On Drama, Horn had simply attempted to emulate Jon Anderson, but by the
time he produced 1983's 90125 for the (yet again) newly reformed and
reconfigured Yes, he had become the synth-pop genius behind ABC, Frankie
Goes to Hollywood and the Zang Tuum Tumb label, and gets no small share of
credit for reinventing Yes as a hit 80s pop band. The extensive drum and
horn samples on "Owner of a Lonely Heart" and the glowing a capella on
"Leave It" turned those songs into radio hits; but just when you think
they've sold out, they write elaborate pop songs like "It Can Happen" or
characteristically bizarre lyrics like, "This world I like/ We architects
of life," or, "Your heart is inside your head." This line-up formed
practically from scratch, bringing Squire and White back together with
Anderson and the long-lost Tony Kaye; Trevor Rabin-- the only one who
didn't bleach his hair-- completed the band with an 80s hard rock guitar
sound that's the most dated thing about the record.

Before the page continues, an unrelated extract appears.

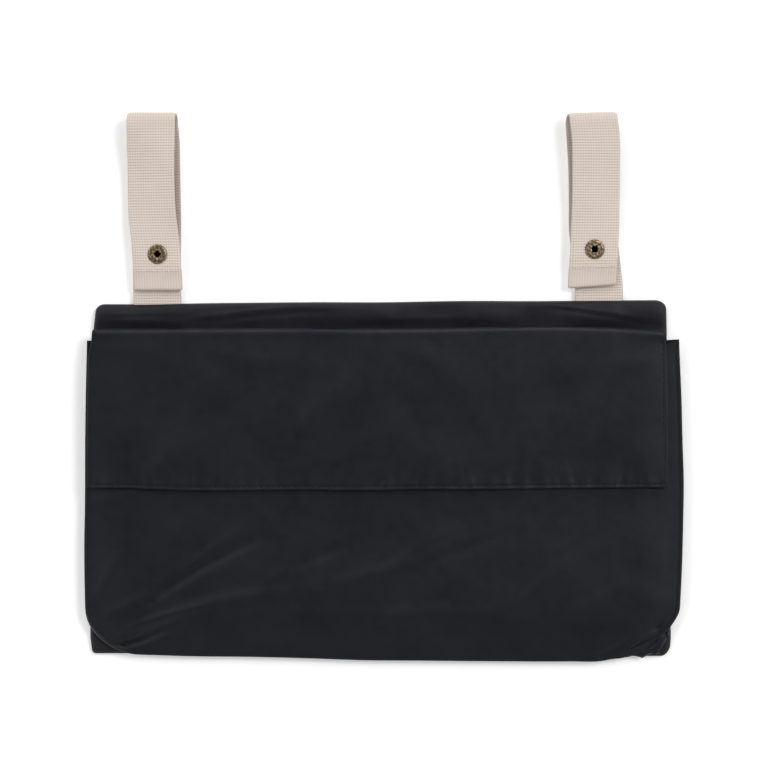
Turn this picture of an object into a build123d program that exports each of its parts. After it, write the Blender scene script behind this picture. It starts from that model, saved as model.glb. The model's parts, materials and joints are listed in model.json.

Still, if you can
handle the style-disconnect, 90125's songcraft makes it one of their tightest records.
III. Recapitulation: High the Memory
Yes may have disappeared commercially after 90125, but they're still active
today in varying lineups, and have a full nine subsequent studio albums
that Rhino has wisely chosen not to reissue. The much-delayed follow-up to
90125, Big Generator, was a dud of spectacular proportions (in all
seriousness: 0.0), and few of their subsequent releases are much better.
For all intents and purposes, the band that tours now is something of a
traveling history lesson, so it'll be interesting to see how hindsight
treats them in another twenty or so years, when they've finally hung it up
and rested on their laurels. For now, don't surround yourself with yourself
and move on back a square. Yes would love to meet you.